Kansas State University says two of its researchers are now part of a 5-year collaborative grant from the U.S. Department of Energy to improve oilseed crops to be used as biofuels and other bioproducts.
K-State indicated that Timothy Durrett, associate professor of biochemistry and molecular biophysics, and Ruth Welti, university distinguished professor of biology, were granted nearly $1.9 million to better understand how changing the biochemistry of oilseed plants alters oil production.
The University noted that the research group is working with camelina and pennycress - non-food oilseed crops - which can be used as cover crops by farmers.
Durrett said the plants have not benefited from the breeding that has increased yield in other crops.

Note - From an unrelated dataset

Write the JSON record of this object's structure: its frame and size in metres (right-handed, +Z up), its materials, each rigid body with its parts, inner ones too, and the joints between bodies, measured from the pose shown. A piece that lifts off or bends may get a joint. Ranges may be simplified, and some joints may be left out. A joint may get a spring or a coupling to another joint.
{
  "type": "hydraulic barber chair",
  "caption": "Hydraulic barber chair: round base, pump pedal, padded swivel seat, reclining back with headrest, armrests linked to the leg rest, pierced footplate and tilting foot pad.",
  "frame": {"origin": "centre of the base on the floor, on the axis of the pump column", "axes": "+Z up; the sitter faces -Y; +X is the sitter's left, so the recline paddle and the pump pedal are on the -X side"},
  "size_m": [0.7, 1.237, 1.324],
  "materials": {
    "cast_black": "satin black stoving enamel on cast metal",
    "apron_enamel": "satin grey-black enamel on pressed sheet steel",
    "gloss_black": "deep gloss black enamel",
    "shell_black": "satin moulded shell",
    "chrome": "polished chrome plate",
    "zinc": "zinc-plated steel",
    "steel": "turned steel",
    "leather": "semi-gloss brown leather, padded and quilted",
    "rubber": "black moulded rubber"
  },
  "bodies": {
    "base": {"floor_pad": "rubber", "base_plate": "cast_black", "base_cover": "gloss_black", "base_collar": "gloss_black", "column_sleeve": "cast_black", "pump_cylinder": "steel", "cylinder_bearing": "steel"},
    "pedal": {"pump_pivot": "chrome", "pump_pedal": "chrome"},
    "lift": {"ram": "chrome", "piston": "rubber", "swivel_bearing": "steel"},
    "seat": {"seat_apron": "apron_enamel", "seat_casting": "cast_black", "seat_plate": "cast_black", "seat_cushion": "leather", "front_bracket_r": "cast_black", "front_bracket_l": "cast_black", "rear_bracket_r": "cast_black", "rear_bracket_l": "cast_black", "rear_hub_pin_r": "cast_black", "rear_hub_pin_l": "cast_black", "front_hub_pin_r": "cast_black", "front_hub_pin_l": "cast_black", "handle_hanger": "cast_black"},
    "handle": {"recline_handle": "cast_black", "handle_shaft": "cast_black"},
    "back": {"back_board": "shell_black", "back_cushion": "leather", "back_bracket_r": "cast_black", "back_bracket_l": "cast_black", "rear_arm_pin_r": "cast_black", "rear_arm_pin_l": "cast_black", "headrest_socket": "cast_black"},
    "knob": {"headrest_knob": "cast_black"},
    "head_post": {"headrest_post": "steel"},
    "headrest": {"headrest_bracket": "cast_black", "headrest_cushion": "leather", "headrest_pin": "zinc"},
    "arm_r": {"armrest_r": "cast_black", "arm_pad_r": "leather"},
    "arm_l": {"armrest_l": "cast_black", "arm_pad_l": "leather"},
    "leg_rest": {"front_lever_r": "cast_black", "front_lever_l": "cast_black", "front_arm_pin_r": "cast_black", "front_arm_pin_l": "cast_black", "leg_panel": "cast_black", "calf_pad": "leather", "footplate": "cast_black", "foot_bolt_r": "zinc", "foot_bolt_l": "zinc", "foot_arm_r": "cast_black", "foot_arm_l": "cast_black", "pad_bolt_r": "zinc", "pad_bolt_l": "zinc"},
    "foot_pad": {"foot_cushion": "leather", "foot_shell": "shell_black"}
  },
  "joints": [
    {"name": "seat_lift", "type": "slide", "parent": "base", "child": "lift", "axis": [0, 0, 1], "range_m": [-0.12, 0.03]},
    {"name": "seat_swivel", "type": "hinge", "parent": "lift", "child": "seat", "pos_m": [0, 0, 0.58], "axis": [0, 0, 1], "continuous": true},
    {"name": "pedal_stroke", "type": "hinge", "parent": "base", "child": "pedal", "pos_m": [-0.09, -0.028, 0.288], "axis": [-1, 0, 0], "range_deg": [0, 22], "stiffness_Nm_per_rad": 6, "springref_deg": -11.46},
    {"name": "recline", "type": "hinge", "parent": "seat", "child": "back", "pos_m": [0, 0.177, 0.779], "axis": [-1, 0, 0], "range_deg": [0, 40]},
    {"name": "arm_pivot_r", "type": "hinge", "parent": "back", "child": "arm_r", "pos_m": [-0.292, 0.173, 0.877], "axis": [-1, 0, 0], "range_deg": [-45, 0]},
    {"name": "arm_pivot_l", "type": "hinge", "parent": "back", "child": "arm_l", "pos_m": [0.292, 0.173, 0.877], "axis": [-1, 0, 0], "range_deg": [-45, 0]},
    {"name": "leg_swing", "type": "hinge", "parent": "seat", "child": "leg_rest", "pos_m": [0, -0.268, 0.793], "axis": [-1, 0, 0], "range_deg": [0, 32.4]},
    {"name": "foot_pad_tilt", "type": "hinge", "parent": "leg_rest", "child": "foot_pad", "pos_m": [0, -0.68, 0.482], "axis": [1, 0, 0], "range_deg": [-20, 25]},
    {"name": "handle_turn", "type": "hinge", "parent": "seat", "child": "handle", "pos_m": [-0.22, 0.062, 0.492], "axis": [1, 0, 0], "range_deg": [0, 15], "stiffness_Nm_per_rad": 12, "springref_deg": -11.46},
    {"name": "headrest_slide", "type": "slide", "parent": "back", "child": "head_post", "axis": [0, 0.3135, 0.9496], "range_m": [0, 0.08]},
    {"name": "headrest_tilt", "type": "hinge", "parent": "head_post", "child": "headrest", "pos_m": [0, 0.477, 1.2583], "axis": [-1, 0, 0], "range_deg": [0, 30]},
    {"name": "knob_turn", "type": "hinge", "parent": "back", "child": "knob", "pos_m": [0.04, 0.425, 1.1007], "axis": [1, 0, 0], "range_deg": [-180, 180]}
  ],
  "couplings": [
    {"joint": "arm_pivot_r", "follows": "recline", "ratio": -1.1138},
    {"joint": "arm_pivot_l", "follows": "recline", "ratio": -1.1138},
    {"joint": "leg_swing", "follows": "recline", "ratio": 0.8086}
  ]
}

He said the research will help better understand how the plants synthesize fatty acids to make lipids as they improve oil production and crop profitability.
As part of the collaboration, K-State said the professors will work to efficiently produce transgenic plants. Current research methods alter plant biochemistry at random spots in their DNA and Durrett hopes to make the genetic engineering process more predictable and efficient.
“We will implement cutting-edge plant synthetic biology,” Durrett said. “If we can insert the genetic changes in the same spot every time, it makes testing the effect that much easier. By understanding fundamental plant biochemical concepts, we can then apply these to other plant species as well.”
Welti, director of the Kansas Lipidomics Research Center at K-State, said she will analyze how the oils change in the altered plants.
“In my lab, I can get a snapshot of how the plants are responding to changes that are being introduced genetically,” Welti said. “This project will really help scientists understand the overall principles and rules of fatty acid and oil production in oilseed plants.”
The pair stressed that camelina and pennycress can be integrated into a traditional rotation and do not interfere with food production.
“If we are making biofuels or bioproducts, we don’t want to compete with food production,” Durrett said. “A cover crop by itself it will protect the soil from wind and runoff, but with these oilseed crops farmers also earn additional income.”